After hitting rock-bottom, Richter said his daughter is still alive and she’s accepted responsibility for her actions. “If you think something’s going on, chances are they are," he said. “If you feel that your child is dabbling with doing drugs, don’t feel you’re a failure if they’re doing it, you’re only a failure if you don’t act on it.”

According to Didone and other panelists, parents are modeling behaviors for children and contributing to the drinking problem by hosting and by ignoring the signs of abuse they later admit to seeing after an accident has taken place.
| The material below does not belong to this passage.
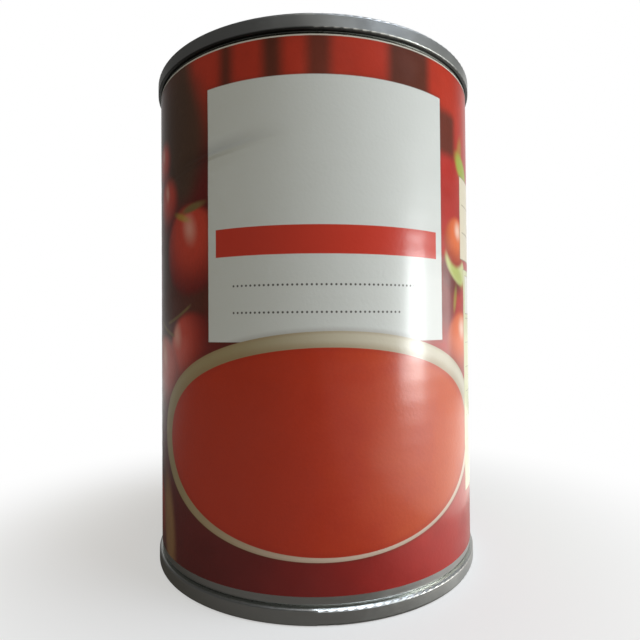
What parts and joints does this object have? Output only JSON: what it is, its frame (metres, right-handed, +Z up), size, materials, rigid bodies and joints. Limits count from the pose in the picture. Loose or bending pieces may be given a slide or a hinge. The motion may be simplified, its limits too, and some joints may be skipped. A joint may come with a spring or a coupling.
{
  "type": "soup tin",
  "caption": "Shut cylindrical food tin with double-seamed ends, a beaded wall, a ring-pull lid and a wrapped paper label that pictures a bowl of tomato soup.",
  "frame": {"origin": "centre of the base, on the plane of the base seam's edge that the tin stands on", "axes": "+Z up along the tin's axis, -Y out through the middle of the label's picture, +X to the picture's right"},
  "size_m": [0.0744, 0.0744, 0.108],
  "materials": {
    "body_tinplate": "bright tinplate",
    "end_tinplate": "satin tinplate",
    "pull_steel": "satin tinplate",
    "label_paper": "glossy printed paper"
  },
  "bodies": {
    "root": {"can_body": "body_tinplate", "lid_end": "end_tinplate", "base_end": "end_tinplate", "ring_pull": "pull_steel", "label": "label_paper"}
  },
  "joints": []
}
“You hear about parents modeling behavior. I know it’s the case in driving. Why are these kids driving the way they do? Because they see their parents doing it – cussing, yelling, talking on the cell phone, and that’s what’s happening with alcohol,” Didone said. “We are growing alcoholics at an early age.”

Students, parents and activists stood up after the presentation ended to ask questions and voice opinions. The meeting, scheduled for two hours, didn’t wrap up for almost three. 

Brady Noble, 15, a student at Wootton High School echoed many of the thoughts that had passed through the panel about why kids drink and what the consequences are.

“[Students] feel that it makes them popular. Some kids feel like they’re invincible,” he said. “They say ‘It can’t happen to me,’ but people don’t understand that it actually can happen.”